Komisi XI dewan perwakilan rakyat (DPR) meminta Menteri Keuangan Sri Mulyani Indrawati untuk mengubah asumsi nilai tukar rupiah di 2019.
Dalam RAPBN tahun anggaran 2019, asumsi nilai tukar ditetapkan sebesar Rp 14.400 per US$. Angka ini memang masih tinggi dibandingkan oleh nilai tukar rata-rata per Januari-September 2018 yang sebesar Rp 13.977 per US$.
Salah satu anggota Komisi XI DPR yang meminta adanya perubahan asumsi tersebut adalah Achmad Hatari. Dia menilai tidak ada salahnya mengubah dari sekarang sebelum sentimen negatif dari eksternal masih belum bisa diprediksi kapan berakhir.

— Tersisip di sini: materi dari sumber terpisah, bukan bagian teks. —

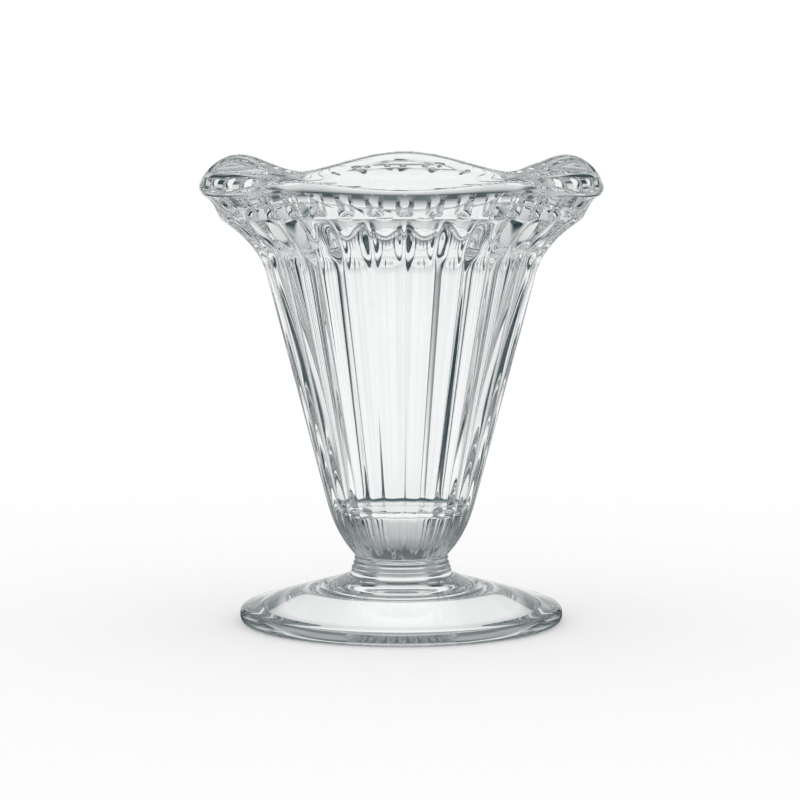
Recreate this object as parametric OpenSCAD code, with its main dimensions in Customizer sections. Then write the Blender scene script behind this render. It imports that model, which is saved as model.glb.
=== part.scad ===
/* [Bowl] */
// Height of the bowl, from its joint with the neck to the top of a petal
bowl_h = 98.4; // [90:0.1:120]
// Widest diameter, over the ridge under the petals
rim_d = 100.4; // [97:0.1:108]
// Diameter of the lip at the middle of a petal, measured along its crest
lip_d = 90; // [86:0.1:92]
// Diameter of the lip at a notch, measured along its crest
notch_lip_d = 94.2; // [92.5:0.1:96]
// Diameter of the sharp edge under the ribbed collar
collar_d = 89; // [84:0.1:92]
// Diameter of the straight body where the shoulder starts
throat_d = 66.6; // [60:0.1:72]
// Diameter of the straight body where its rounded base starts
heel_d = 37.2; // [34:0.1:42]
// Height of the rounded base above the neck joint
heel_h = 13.7; // [11:0.1:17]
// Height of the flared shoulder, from the straight body to the collar
shoulder_h = 13.5; // [10:0.1:17]
// Height of the collar, from its sharp edge to the ridge between two petals
collar_h = 8.3; // [7:0.1:11]
// Width of the small step that makes the collar's edge sharp
collar_step = 0.6; // [0.3:0.1:1]

/* [Petals] */
// Number of petals round the rim
petals = 6; // [4:1:8]
// Height of a petal above the notches beside it
petal_rise = 4.5; // [2:0.1:7]
// How far the ridge dips under the middle of a petal
ridge_dip = 2; // [1:0.1:4]
// Thickness of the glass at the rounded lip
lip_t = 5.2; // [4:0.1:5.8]
// Thickness of the rounded ridge under a petal
ridge_t = 2.4; // [2:0.1:5]

/* [Flutes and ribs] */
// Number of flutes on the body under each petal
flutes_per_petal = 5; // [4:1:6]
// Number of grooves in the collar under each petal
grooves_per_petal = 7; // [5:1:8]
// Depth of a flute at the foot of the straight body
flute_depth = 0.35; // [0.1:0.05:0.8]
// Depth of a flute at the top of the straight body
flute_throat_depth = 0.7; // [0.3:0.05:1.2]
// Depth of a flute at its rounded head in the shoulder
flute_head_depth = 1.4; // [0.8:0.1:2.2]
// Depth of a scooped groove in the collar
groove_depth = 1.3; // [0.3:0.1:1.6]

/* [Inside] */
// Depth of the nearly upright inside wall below the top of a petal
mouth_h = 10.9; // [8:0.1:12]
// Height of the inside crease above the bottom of the shoulder, where the mouth starts to flare
crease_h = 5.2; // [3:0.1:8]
// Thickness of the wall at the bottom of the shoulder, measured level
wall_t = 3.6; // [2.6:0.1:5]
// Thickness of the wall just above the rounded inside floor, measured level
heel_wall_t = 4.6; // [3:0.1:6]
// Solid glass between the neck joint and the inside floor
floor_t = 11; // [7:0.1:16]
// Diameter of the flat inside floor
floor_d = 16; // [8:0.1:20]
// Height of the rounding between the floor and the wall
floor_round_h = 7; // [5:0.1:12]

/* [Neck] */
// Diameter of the neck where the bowl meets the wafer, its narrowest place
neck_d = 23; // [19:0.1:24]
// Height of the neck wafer
wafer_h = 3.5; // [2.5:0.1:5]
// Number of fine rings round the wafer
wafer_rings = 3; // [2:1:4]
// Height of a fine ring above the waisted surface
ring_rise = 0.25; // [0.05:0.01:0.4]

/* [Foot] */
// Widest diameter of the foot
foot_d = 80.2; // [70:0.1:90]
// Height of the foot, from the table to its joint with the wafer
foot_h = 13; // [11.5:0.1:16]
// Diameter of the foot's top, where it meets the wafer
hub_d = 24.6; // [24:0.1:30]
// Diameter at which the foot's cone starts below its top
cone_top_d = 32; // [31:0.1:42]
// Height of the foot's cone at that diameter
cone_top_h = 10.9; // [8.5:0.1:11.3]
// Diameter at which the cone runs into the rounded edge
cone_foot_d = 76.4; // [64:0.1:78]
// Height of the cone at that diameter
cone_foot_h = 4.3; // [3.6:0.1:5]
// Height of the foot's widest place above the table
edge_h = 1.9; // [1.4:0.1:2.4]
// Outer diameter of the flat ring that the glass stands on
stand_d = 73.2; // [60:0.1:76]
// Width of that flat ring
stand_w = 3; // [2:0.1:5]
// Depth of the hollow under the foot
hollow_h = 4; // [2:0.1:5]

/* [Hidden] */
glass_tint = [0.82, 0.90, 0.90, 0.45];

// Roundings of the lip and the ridge
lip_round = lip_t / 2;
ridge_round = ridge_t / 2;

// Levels, from the table up
neck_z = foot_h + wafer_h;
heel_z = neck_z + heel_h;
crest_z = neck_z + bowl_h;
notch_z = crest_z - petal_rise;
ridge_z = notch_z - lip_round;
collar_z = ridge_z - collar_h;
throat_z = collar_z - shoulder_h;
floor_z = neck_z + floor_t;
floor_round_z = floor_z + floor_round_h;
crease_z = throat_z + crease_h;
mouth_z = crest_z - mouth_h;

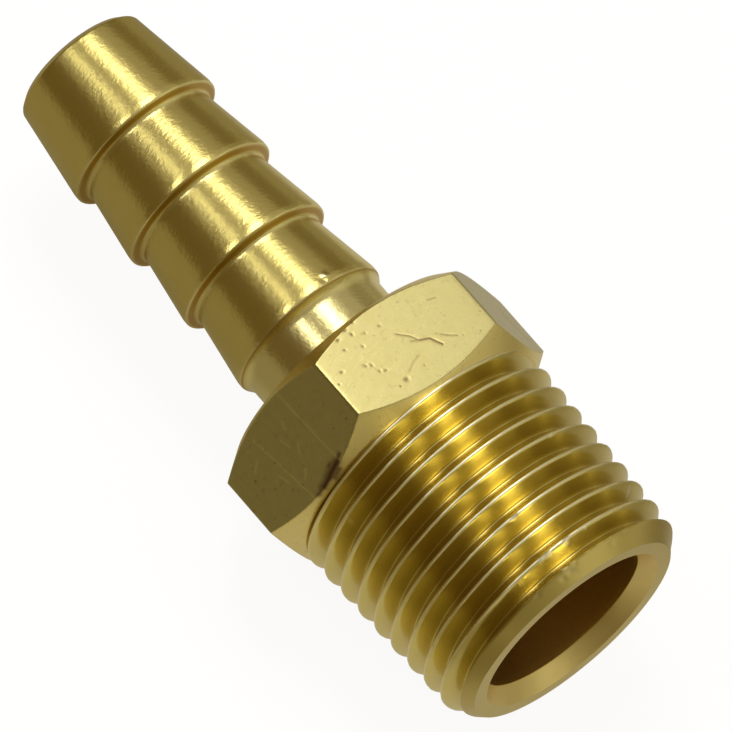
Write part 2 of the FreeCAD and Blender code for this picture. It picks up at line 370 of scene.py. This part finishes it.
def brass_tone_group():
    """Brass colour and roughness: fresh metal, a duller film in patches, a pale colour for worn edges and
    for painted highlights, and a dark colour for grime in marks and for painted shade in grooves and
    hollows."""
    colour, value = "NodeSocketColor", "NodeSocketFloat"
    group, given, result = new_group(
        "brass_tone",
        {
            "Fresh": (colour, (0.82, 0.69, 0.23, 1)),
            "Dull": (colour, (0.60, 0.49, 0.17, 1)),
            "Rubbed": (colour, (0.90, 0.80, 0.38, 1)),
            "Dirt": (colour, (0.12, 0.07, 0.035, 1)),
            "Patch size": (value, 0.6),
            "Dullness": (value, 0.5),
            "Polish": (value, 0.25),
            "Spread": (value, 0.12),
            "Specks": (value, 0.0),
            "Tear": (value, 0.0),
        },
        {"Colour": colour, "Roughness": value},
    )
    place = new_node(group, "ShaderNodeTexCoord").outputs["Object"]
    scaled = new_node(group, "ShaderNodeVectorMath", operation="SCALE")
    group.links.new(place, scaled.inputs[0])
    scaled.inputs["Scale"].default_value = 1 / MM
    patches = noise(group, scaled.outputs[0], given["Patch size"], detail=5.0, roughness=0.65)
    grain = noise(group, scaled.outputs[0], scale=9.0, detail=2.0)
    dots = noise(group, scaled.outputs[0], scale=2.4, detail=1.0)
    specks = calculate(group, "MULTIPLY", lifted(group, dots, SPECK_LEVEL, SPECK_GAIN), given["Specks"])
    film = calculate(group, "MULTIPLY", lifted(group, patches, FILM_LEVEL, FILM_GAIN), given["Dullness"])
    bright = new_node(group, "ShaderNodeAttribute", attribute_name="bright").outputs["Fac"]
    hollow = new_node(group, "ShaderNodeAttribute", attribute_name="hollow").outputs["Fac"]
    tone = blend_colours(group, film, given["Fresh"], given["Dull"])
    # Pale for rubbing and for painted highlights, dark for grime and for painted shade.
    tone = blend_colours(group, bright, tone, given["Rubbed"])
    tone = blend_colours(group, calculate(group, "MAXIMUM", hollow, specks), tone, given["Dirt"])
    feed(group, result["Colour"], tone)
    rough = given["Polish"]
    for mask, strength in (
        (film, given["Spread"]),
        (calculate(group, "SUBTRACT", grain, GRAIN_MEAN), GRAIN_ROUGHNESS),
        (hollow, HOLLOW_ROUGHNESS),
        (bright, given["Tear"]),
    ):
        rough = calculate(group, "ADD", rough, calculate(group, "MULTIPLY", mask, strength))
    feed(group, result["Roughness"], rough)
    return group


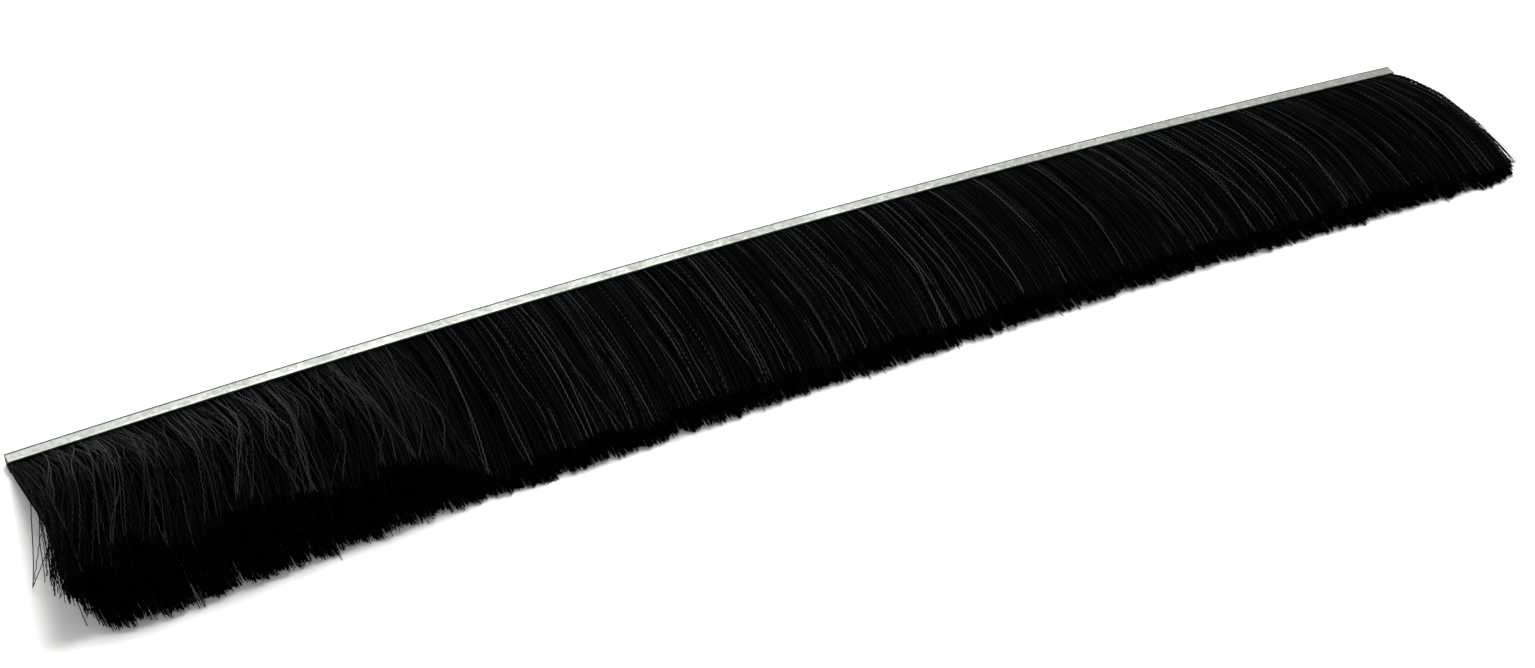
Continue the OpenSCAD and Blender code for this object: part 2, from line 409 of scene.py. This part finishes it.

"Terkait dengan pelemahan nilai tukar, kita berharap pemerintah melakukan perubahan asumsi karena belum ada tanda-tanda yang baik," kata Hatari di ruang rapat Komisi XI DPR, Jakarta, Senin (10/9/2018).
Sentimen negatif yang mengusik stabilitas nilai tukar rupiah ini antara lain perang dagang, kenaikan suku bunga The Fed, hingga krisis ekonomi di Turki dan Argentina. Sentimen tersebut membuat investor ragu menanamkan modalnya di negara berkembang, bahkan ada yang menarik dananya sehingga kebutuhan dolar AS sulit terpenuhi.
Sementara itu, Anggota Komisi XI dari Fraksi PKS Refrizal mengatakan polemik nilai tukar disebabkan karena masih berlakunya UU Nomor 24 Tahun 1999 tentang lalu lintas devisa dan sistem nilai tukar.
Dia menganggap, aturan tersebut tidak mewajibkan para pengusaha atau eksportir untuk mengembalikan devisa hasil ekspor (DHE) ke Indonesia dan mencairkannya dalam rupiah.
"Sehingga dolarnya tidak masuk ke ibu pertiwi, harusnya uangnya kembali dulu, namun UU 1999 Nomor 24 tentang devisa bebas memang memungkinkan dia tidak merupiahkan dolarnya, kita kena dampak luar biasa,"kata Refrizal.
Dia menilai aturan tersebut sudah 19 tahun berjalan dan belum ada peninjauan kembali apakah masih sesuai dengan kondisi perekonomian yang perkembangannya sangat pesat.
"Padahal ini sudah masuk prolegnas, tapi tidak disampaikan ke DPR, setahu saya belum ada sampai DPR, sekarang Suh 19 tahun perlu dievaluasi sehingga pelemahan tidak bisa kita andalkan ke BI," jelas dia.
Menanggapi itu, Menteri Keuangan Sri Mulyani Indrawati mengaku membuka peluang untuk membahas asumsi nilai tukar lebih jauh lagi bersama Bank Indonesia (BI) dan Komisi XI sebagai mitra pemerintah sektor keuangan dan moneter.
"Dalam hal ini kurs domain BI, namun kita semua perlu menghitung konsekuensi postur dari sisi penerimaan maupun belanja negara," kata Sri Mulyani.
Meski Demikian, Pimpinan Rapat Komisi XI Melchias Marcus Mekeng meminta pemerintah untuk memberikan penjelasan secara tertulis mengenai permintaan perubahan asumsi nilai tukar seperti yang diminta beberapa anggota.
Mekeng menyebutkan keputusan tersebut akan diambil pada Kamis pekan ini dengan catatan pemerintah sudah memberikan jawaban pada hari Rabu.
"Kita tunggu kesimpulan tertulis hari Rabu, dan Kamis jam 2 siang kita ambil keputusan," tutup Mekeng.